In a statement Wednesday, firm acknowledged that the fraud committed by DC Solar was “extensive” and said it did provide opinions to the company on the application of tax laws to the structure of its transactions.
But “Nixon Peabody, like many others who worked on these transactions, had no knowledge of and did not participate in the fraudulent Ponzi scheme implemented by DC Solar and its principals and employees,” the statement said.
Nixon Peabody, though, had ample warning that those transactions were part of a fraud, the complaint insisted.
The firm knew, for instance, that the $150,000 price tag for the MSGs was approximately 2½ times the cost to construct an MSG and that the price never changed despite inflation or market forces, according to the complaint. Nixon Peabody also worked with Carpoff to get around the tax requirement that investor funds be managed by a party unrelated to DC Solar.
And in April 2016, Milder was forwarded an IRS draft report describing an investigation into a 2011 DC Solar-sponsored transaction.
“Upon examination, the [IRS] determined that the loan was a mere circular movement of money used to prop up a vastly overstated purchase price in order to impermissibly maximize the energy credit,” the IRS report said.
The suit makes claims of malpractice, breach of fiduciary duty and fraudulent transfer, among others.
“Nixon Peabody could easily have stopped Jeff Carpoff’s Ponzi scheme in its tracks. Instead, Nixon Peabody chose to join and profit from the Ponzi,” said Michael Budwick, a partner and co-chair of the financial frauds group at Meland Budwick PA who represents Lovato. “Nixon Peabody took millions of dollars in fees to close hundreds of millions of dollars in transactions that Nixon knew would injure DC Solar and cheat the United States of America.”
Milder did not respond to a request for comment. Carpoff and his wife, Paulette, pled guilty last year to orchestrating the scheme and settled parallel civil claims with the SEC.

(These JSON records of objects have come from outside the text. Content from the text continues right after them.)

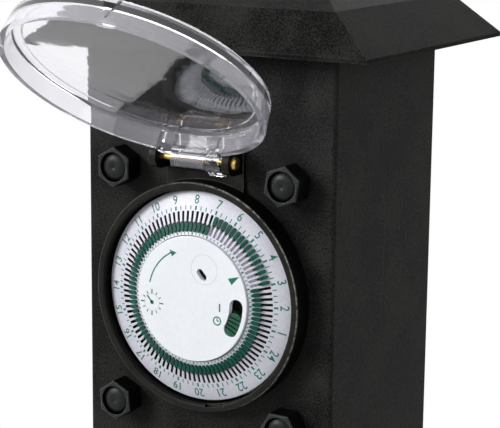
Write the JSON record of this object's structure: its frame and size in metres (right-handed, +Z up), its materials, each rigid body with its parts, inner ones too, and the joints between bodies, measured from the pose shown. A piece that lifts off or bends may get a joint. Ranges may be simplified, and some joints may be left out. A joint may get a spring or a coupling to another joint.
{
  "type": "garden socket post",
  "caption": "Garden power post: hipped roof, 24-hour segment timer under a clear hinged lid, and earthed sockets with spring flaps on a dark column.",
  "frame": {"origin": "middle of the foot plate's underside, on the column's axis", "axes": "+X to the right seen from the front, +Y to the back, +Z up"},
  "size_m": [0.126, 0.1673, 0.3359],
  "materials": {
    "column": "fine spark texture, charcoal black",
    "roof": "fine spark texture, charcoal black",
    "bezel": "satin, dark grey",
    "sleeve": "satin, mid grey",
    "cap": "satin, dark grey",
    "dial": "satin, white with a lavender cast",
    "disc": "satin, white",
    "tappet": "satin, dark green",
    "slider": "satin, green",
    "clear": "clear, smooth",
    "brass": "plain",
    "steel": "zinc plated",
    "spring": "drawn wire",
    "white": "satin, white",
    "black": "satin, black",
    "socket": "satin, dark grey",
    "rubber": "matt, black",
    "block": "satin, off white"
  },
  "bodies": {
    "post": {"foot_plate": "column", "front_shell": "column", "rear_shell": "column", "roof_cap": "roof", "top_plate": "black", "roof_screws": "steel", "shell_screws": "steel", "foot_screws": "steel", "gland_body": "black", "gland_cap": "black", "gland_seal": "rubber", "gland_locknut": "black", "terminal_block": "block", "terminal_screws": "steel", "timer_bezel": "bezel", "timer_seal": "rubber", "hex_sleeves": "sleeve", "screw_caps": "cap", "timer_screws": "steel", "hinge_pin": "brass", "timer_housing": "white", "timer_cover": "white", "dial_disc": "disc", "transfer_pin": "steel", "motor": "steel", "microswitch": "black", "timer_terminals": "brass", "socket_screws": "steel", "socket_frame_1": "socket", "socket_well_1": "socket", "flap_pin_1": "steel", "flap_spring_1": "spring", "earth_spring_1": "spring", "contact_tubes_1": "brass", "socket_frame_2": "socket", "socket_well_2": "socket", "flap_pin_2": "steel", "flap_spring_2": "spring", "earth_spring_2": "spring", "contact_tubes_2": "brass"},
    "lid_body": {"lid": "clear", "hinge_coil": "spring"},
    "dial_body": {"dial_ring": "dial", "tappets_set": "tappet", "tappets_unset": "tappet"},
    "tappet_a_body": {"tappet_a": "tappet"},
    "tappet_b_body": {"tappet_b": "tappet"},
    "tappet_c_body": {"tappet_c": "tappet"},
    "tappet_d_body": {"tappet_d": "tappet"},
    "slider_body": {"mode_slider": "slider"},
    "transfer_body": {"transfer_gear": "white"},
    "motor_rotor": {"motor_pinion": "brass"},
    "lever_body": {"switch_lever": "white"},
    "plunger_body": {"switch_plunger": "slider"},
    "flap_1_body": {"flap_1": "socket", "flap_seal_1": "rubber"},
    "flap_2_body": {"flap_2": "socket", "flap_seal_2": "rubber"}
  },
  "joints": [
    {"name": "lid_hinge", "type": "hinge", "parent": "post", "child": "lid_body", "pos_m": [0, -0.04195, 0.2726], "axis": [-1, 0, 0], "range_deg": [-125.5, 15]},
    {"name": "dial_turn", "type": "hinge", "parent": "post", "child": "dial_body", "pos_m": [0, -0.03575, 0.228], "axis": [0, -1, 0], "continuous": true},
    {"name": "transfer_spin", "type": "hinge", "parent": "post", "child": "transfer_body", "pos_m": [-0.01379, -0.03575, 0.22557], "axis": [0, -1, 0], "continuous": true},
    {"name": "motor_spin", "type": "hinge", "parent": "post", "child": "motor_rotor", "pos_m": [-0.01262, -0.03575, 0.23751], "axis": [0, -1, 0], "continuous": true},
    {"name": "mode_slide", "type": "hinge", "parent": "post", "child": "slider_body", "pos_m": [0, -0.03575, 0.228], "axis": [0, -1, 0], "range_deg": [0, 15]},
    {"name": "tappet_a_slide", "type": "slide", "parent": "dial_body", "child": "tappet_a_body", "axis": [0.9286, 0.2886, 0.2333], "range_m": [0, 0.00337]},
    {"name": "tappet_b_slide", "type": "slide", "parent": "dial_body", "child": "tappet_b_body", "axis": [0.9113, 0.2886, 0.2936], "range_m": [-0.00337, 0]},
    {"name": "tappet_c_slide", "type": "slide", "parent": "dial_body", "child": "tappet_c_body", "axis": [0.2622, 0.2886, 0.9208], "range_m": [-0.00337, 0]},
    {"name": "tappet_d_slide", "type": "slide", "parent": "dial_body", "child": "tappet_d_body", "axis": [0.2014, 0.2886, 0.936], "range_m": [0, 0.00337]},
    {"name": "lever_rock", "type": "hinge", "parent": "post", "child": "lever_body", "pos_m": [0.01964, -0.02855, 0.24912], "axis": [0.8755, 0, 0.4833], "range_deg": [0, 4], "stiffness_Nm_per_rad": 0.002, "springref_deg": -5.73},
    {"name": "plunger_press", "type": "slide", "parent": "post", "child": "plunger_body", "axis": [0, 1, 0], "range_m": [0, 0.000834]},
    {"name": "flap_1_hinge", "type": "hinge", "parent": "post", "child": "flap_1_body", "pos_m": [0, -0.04445, 0.0946], "axis": [-1, 0, 0], "range_deg": [0, 105], "stiffness_Nm_per_rad": 0.004, "springref_deg": -45.84},
    {"name": "flap_2_hinge", "type": "hinge", "parent": "post", "child": "flap_2_body", "pos_m": [0, -0.04445, 0.1706], "axis": [-1, 0, 0], "range_deg": [0, 105], "stiffness_Nm_per_rad": 0.004, "springref_deg": -45.84}
  ],
  "couplings": [
    {"joint": "transfer_spin", "follows": "dial_turn", "ratio": 4.5},
    {"joint": "motor_spin", "follows": "dial_turn", "ratio": -9},
    {"joint": "plunger_press", "follows": "lever_rock", "m_per_rad": 0.0116}
  ]
}
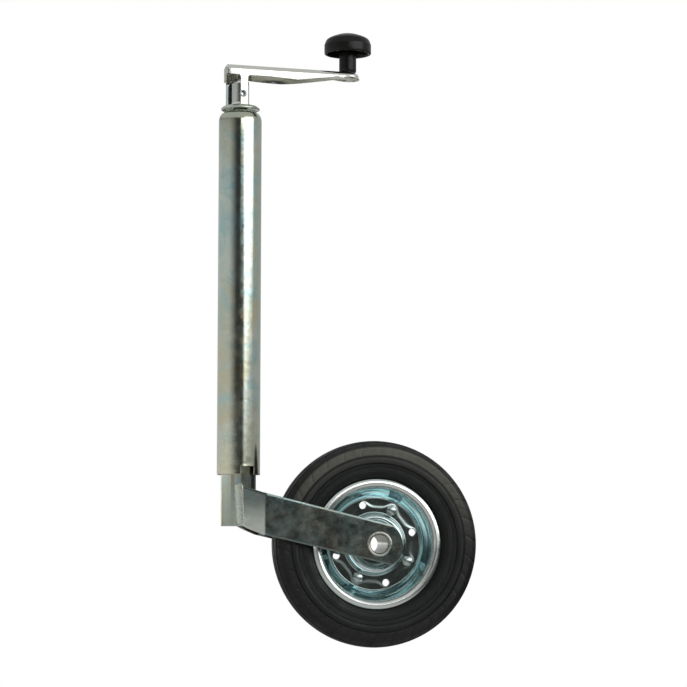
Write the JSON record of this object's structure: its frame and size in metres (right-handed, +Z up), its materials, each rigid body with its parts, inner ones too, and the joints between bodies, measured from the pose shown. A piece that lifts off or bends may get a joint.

Carpoff copped to a charge of conspiracy to commit wire fraud while his wife pled guilty to conspiracy to commit an offense against the United States. The two each pled guilty to an additional money laundering charge, prosecutors said at the time.
DC Solar filed for bankruptcy in Nevada in 2019 after a raid by the IRS and FBI forced it to lay off almost all its employees.
DC Solar Trustee Christina Lovato is represented by Michael S. Budwick, Solomon B. Genet and Gil Ben-Ezra of Meland Budwick PA and Jeffrey L. Hartman of Hartman & Hartman.
Counsel information for Nixon Peabody was not immediately available Wednesday.
The case is Lovato v. Nixon Peabody LLP, case number 21-05072, in the U.S. Bankruptcy Court for the District of Nevada.
The bankruptcy is In re: Double Jump Inc., case number 19-50102, in the same court.